===== Source data =====

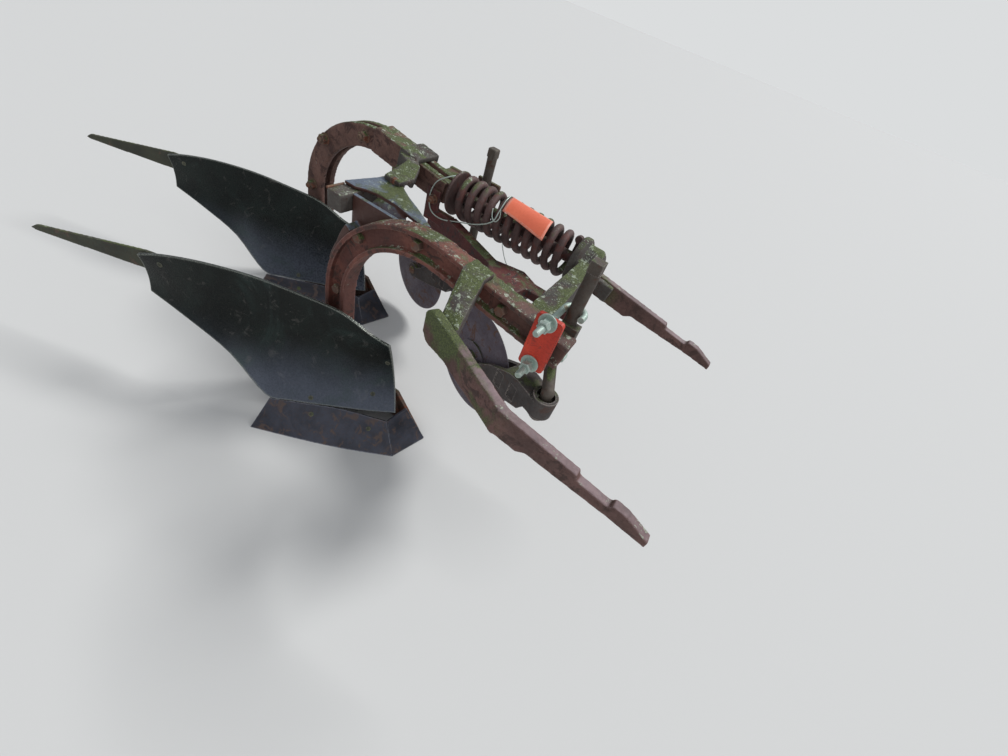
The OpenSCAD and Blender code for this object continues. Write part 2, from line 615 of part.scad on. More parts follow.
// Two hook bolts round the front shank, over and under the beam, with nuts on the right
module front_hook_bolts() color([0.66, 0.72, 0.7]) {
    c = COULTERS[0];
    x = c[0] - hook_ring;
    nut_y = -flange_w / 2 - pad_t - 2 * seat;
    for (s = [-1, 1]) translate([0, 0, clamp_h + s * bolt_gap / 2]) {
        rod([x, nut_y - 50, 0], [x, c[1], 0], bolt_d);
        translate([c[0], c[1], 0]) rotate_extrude(angle = 180) translate([hook_ring, 0]) circle(d = bolt_d);
        rod([c[0] + hook_ring, c[1], 0], [c[0] + hook_ring, c[1] - 16, 0], bolt_d);
        translate([x, nut_y, 0]) rotate([90, 0, 0]) cylinder(d = bolt_d * 2.7, h = 3);
        translate([x, nut_y - 3, 0]) rotate([90, 0, 0]) cylinder(d = bolt_d * 1.8, h = 12, $fn = 6);
    }
}
// Two straight bolts through the rear bracket, fore and aft of the shank
bolt_out = 26;
module rear_hook_bolts() color([0.4, 0.38, 0.36]) {
    c = COULTERS[1];
    out = c[1] + shank_d / 2 + 2 * seat + pad_t;
    for (s = [-1, 1]) translate([c[0] + s * hook_ring, 0, spring_h]) {
        rod([0, c[1] - shank_d / 2 - seat - pad_t + 1, 0], [0, out - seat + bolt_out, 0], bolt_d);
        translate([0, out, 0]) rotate([-90, 0, 0]) cylinder(d = bolt_d * 1.8, h = 12, $fn = 6);
    }
}

// Shank with its square top, the crank under the beam and the swivel pin. c is a row of COULTERS
module shank(c) {
    square_h = 24;
    kink = [c[0], c[1], c[3] + kink_up];
    low = [c[0] + crank[0], c[1] + crank[1], c[3] + low_up];
    floor_z = c[3] + collar_h / 2 - cup_h + pin_gap;
    under = c[3] - collar_h / 2 - pin_gap;
    translate(kink) cylinder(d = shank_d, h = c[2] - square_h - kink[2]);
    translate([c[0] - 13, c[1] - 13, c[2] - square_h - 0.01]) cube([26, 26, square_h + 0.01]);
    translate(kink) sphere(d = shank_d + 3);
    rod(kink, low, shank_d);
    translate(low) sphere(d = shank_d + 3);
    translate([low[0], low[1], floor_z]) cylinder(d = shank_d, h = low[2] - floor_z);
    translate([low[0], low[1], under - 22]) cylinder(d = spindle_d, h = low[2] - under + 22);
    translate([low[0], low[1], under - 14]) cylinder(d = shank_d + 10, h = 14);
}
module front_shank() color([0.32, 0.29, 0.26]) shank(COULTERS[0]);
module rear_shank() color([0.3, 0.27, 0.22]) shank(COULTERS[1]);

// Yoke frame of a coulter: zero at the middle of the swivel's collar, +X forward along the yoke
module yoke_frame(c) translate([c[0] + crank[0], c[1] + crank[1], c[3]]) rotate([0, 0, -c[4]]) children();
// Cast fork that drops from the swivel's cupped collar back to the disc's hub
module yoke(c) yoke_frame(c) difference() {
    inside = hub_w / 2 + 2;
    half = inside + arm_t;
    hub = [-trail, -hub_drop];
    pocket = [[-120, -30], [-70, -26]];
    union() {
        translate([0, 0, -collar_h / 2]) cylinder(d = collar_d, h = collar_h);
        plate(-half, half) {
            polygon([hub + [-22, 12], hub + [24, 22], hub + [50, 40], [-161, -22], [-118, 2], [-92, 14], [-67, 20],
                     [-30, 18], [0, 14], [0, -24], [-24, -26], [-38, -48], [-70, -60], [-130, -84], hub + [14, -22],
                     hub + [-14, -22]]);
            translate(hub) circle(d = 52);
        }
    }
    translate([0, 0, -collar_h]) cylinder(d = spindle_d + 2 * fit, h = 2 * collar_h);
    translate([0, 0, collar_h / 2 - cup_h]) cylinder(d = cup_d, h = cup_h + 1);
    translate([hub[0], 2 * half, hub[1]]) rotate([90, 0, 0]) cylinder(d = axle_d + 2 * fit, h = 4 * half);
    // Open space where the disc turns
    translate([hub[0], inside, hub[1]]) rotate([90, 0, 0]) cylinder(r = disc_d / 2 + 14, h = 2 * inside);
    // Cast pockets in both sides
    for (p = pocket, s = [-1, 1]) translate([p[0], s * half, p[1]])
        cube([24, 6, 42], center = true);
}
module front_yoke() color([0.17, 0.16, 0.16]) yoke(COULTERS[0]);
module rear_yoke() color([0.17, 0.16, 0.16]) yoke(COULTERS[1]);

// Rolling disc with bevelled edge, hub flanges and axle
module disc(c) yoke_frame(c) translate([-trail, 0, -hub_drop]) rotate([90, 0, 0]) {
    bevel = 14;
    rotate_extrude($fn = 96) polygon([[0, -disc_t / 2], [disc_d / 2 - bevel, -disc_t / 2], [disc_d / 2, -0.5],
        [disc_d / 2, 0.5], [disc_d / 2 - bevel, disc_t / 2], [0, disc_t / 2]]);
    translate([0, 0, -hub_w / 2]) cylinder(d = 62, h = hub_w);
    translate([0, 0, -disc_t / 2 - 6]) cylinder(d = 110, h = disc_t + 12);
    translate([0, 0, -hub_w / 2 - 2 - arm_t - 6]) cylinder(d = axle_d, h = hub_w + 4 + 2 * arm_t + 12);
}
module front_disc() color([0.4, 0.36, 0.4]) disc(COULTERS[0]);
module rear_disc() color([0.4, 0.36, 0.4]) disc(COULTERS[1]);

// The whole stands on its shares and landsides, centred over its own outline
x_front = prong_reach + (prong_rise - prong_d * 0.36) * sin(beam_slope);
tail_out = -tail_l * cos(tail_rise) + tail_tip * sin(tail_rise);
x_rear = -body_step - mold_l + 20 + cos(tail_turn) * tail_out;
y_right = -mold_throw + tail_in + sin(tail_turn) * tail_out - tail_t * cos(tail_turn);
y_left = COULTERS[1][1] + shank_d / 2 + seat + pad_t + bolt_out;
module stand() translate([-(x_front + x_rear) / 2, -(y_left + y_right) / 2, 0]) children();

stand() {
    front_beam();
    rear_beam();
    beam_spacers();
    beam_plate();
    front_frog();
    rear_frog();
    front_moldboard();
    rear_moldboard();
    front_share();
    rear_share();
    front_landside();
    rear_landside();
    front_tail();
    rear_tail();
    front_brace();
    rear_brace();
    cross_bar();
    gusset_bracket();
    hook_clamp();
    diagonal_channel();
    spring_seat();
    draft_rod();
    coil_spring();
    cross_casting();
    prong_arm();
    right_prong();
    left_prong();
    front_clamp();
    rear_clamp();
    front_hook_bolts();
    rear_hook_bolts();
    front_shank();
    rear_shank();
    front_yoke();
    rear_yoke();
    front_disc();
    rear_disc();
}
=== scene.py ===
# Two-bottom moldboard plough: worn surfaces, fasteners, camera and light
import json
import math
from collections import namedtuple

import bmesh
import bpy
from mathutils import Matrix, Vector, noise
from mathutils.bvhtree import BVHTree


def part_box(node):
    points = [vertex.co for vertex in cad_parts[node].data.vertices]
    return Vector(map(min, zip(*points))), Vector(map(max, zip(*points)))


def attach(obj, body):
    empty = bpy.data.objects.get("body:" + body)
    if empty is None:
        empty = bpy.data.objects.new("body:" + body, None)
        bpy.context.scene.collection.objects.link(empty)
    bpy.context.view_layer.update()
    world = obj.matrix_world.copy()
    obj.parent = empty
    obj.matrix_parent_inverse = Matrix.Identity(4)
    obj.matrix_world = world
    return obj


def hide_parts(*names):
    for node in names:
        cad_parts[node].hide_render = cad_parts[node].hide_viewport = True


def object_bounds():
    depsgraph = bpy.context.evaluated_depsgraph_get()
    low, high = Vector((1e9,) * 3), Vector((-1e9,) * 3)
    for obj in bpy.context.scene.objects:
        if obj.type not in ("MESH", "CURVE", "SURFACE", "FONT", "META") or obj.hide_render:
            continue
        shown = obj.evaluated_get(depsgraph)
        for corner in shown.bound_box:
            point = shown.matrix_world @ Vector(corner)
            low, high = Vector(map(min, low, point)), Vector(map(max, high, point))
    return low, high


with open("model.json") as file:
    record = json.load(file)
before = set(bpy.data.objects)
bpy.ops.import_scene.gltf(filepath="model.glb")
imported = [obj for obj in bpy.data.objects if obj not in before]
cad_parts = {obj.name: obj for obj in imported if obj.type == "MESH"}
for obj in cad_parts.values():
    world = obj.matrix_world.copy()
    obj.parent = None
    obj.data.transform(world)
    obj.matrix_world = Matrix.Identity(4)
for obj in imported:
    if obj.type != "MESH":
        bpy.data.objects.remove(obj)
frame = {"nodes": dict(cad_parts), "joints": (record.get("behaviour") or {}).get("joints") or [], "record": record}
CAD_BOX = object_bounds()
MM = 0.001
RIGHT, LEFT, UP = Vector((0, -1, 0)), Vector((0, 1, 0)), Vector((0, 0, 1))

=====

Problem details:
Give again the run of lines that opens at the line with "its own outline" and closes at the line with "cad_parts[node].hide_render = cad_parts[node].hide_viewport", exactly, and only that run.

Finished task:
// The whole stands on its shares and landsides, centred over its own outline
x_front = prong_reach + (prong_rise - prong_d * 0.36) * sin(beam_slope);
tail_out = -tail_l * cos(tail_rise) + tail_tip * sin(tail_rise);
x_rear = -body_step - mold_l + 20 + cos(tail_turn) * tail_out;
y_right = -mold_throw + tail_in + sin(tail_turn) * tail_out - tail_t * cos(tail_turn);
y_left = COULTERS[1][1] + shank_d / 2 + seat + pad_t + bolt_out;
module stand() translate([-(x_front + x_rear) / 2, -(y_left + y_right) / 2, 0]) children();

stand() {
    front_beam();
    rear_beam();
    beam_spacers();
    beam_plate();
    front_frog();
    rear_frog();
    front_moldboard();
    rear_moldboard();
    front_share();
    rear_share();
    front_landside();
    rear_landside();
    front_tail();
    rear_tail();
    front_brace();
    rear_brace();
    cross_bar();
    gusset_bracket();
    hook_clamp();
    diagonal_channel();
    spring_seat();
    draft_rod();
    coil_spring();
    cross_casting();
    prong_arm();
    right_prong();
    left_prong();
    front_clamp();
    rear_clamp();
    front_hook_bolts();
    rear_hook_bolts();
    front_shank();
    rear_shank();
    front_yoke();
    rear_yoke();
    front_disc();
    rear_disc();
}
=== scene.py ===
# Two-bottom moldboard plough: worn surfaces, fasteners, camera and light
import json
import math
from collections import namedtuple

import bmesh
import bpy
from mathutils import Matrix, Vector, noise
from mathutils.bvhtree import BVHTree


def part_box(node):
    points = [vertex.co for vertex in cad_parts[node].data.vertices]
    return Vector(map(min, zip(*points))), Vector(map(max, zip(*points)))


def attach(obj, body):
    empty = bpy.data.objects.get("body:" + body)
    if empty is None:
        empty = bpy.data.objects.new("body:" + body, None)
        bpy.context.scene.collection.objects.link(empty)
    bpy.context.view_layer.update()
    world = obj.matrix_world.copy()
    obj.parent = empty
    obj.matrix_parent_inverse = Matrix.Identity(4)
    obj.matrix_world = world
    return obj


def hide_parts(*names):
    for node in names:
        cad_parts[node].hide_render = cad_parts[node].hide_viewport = True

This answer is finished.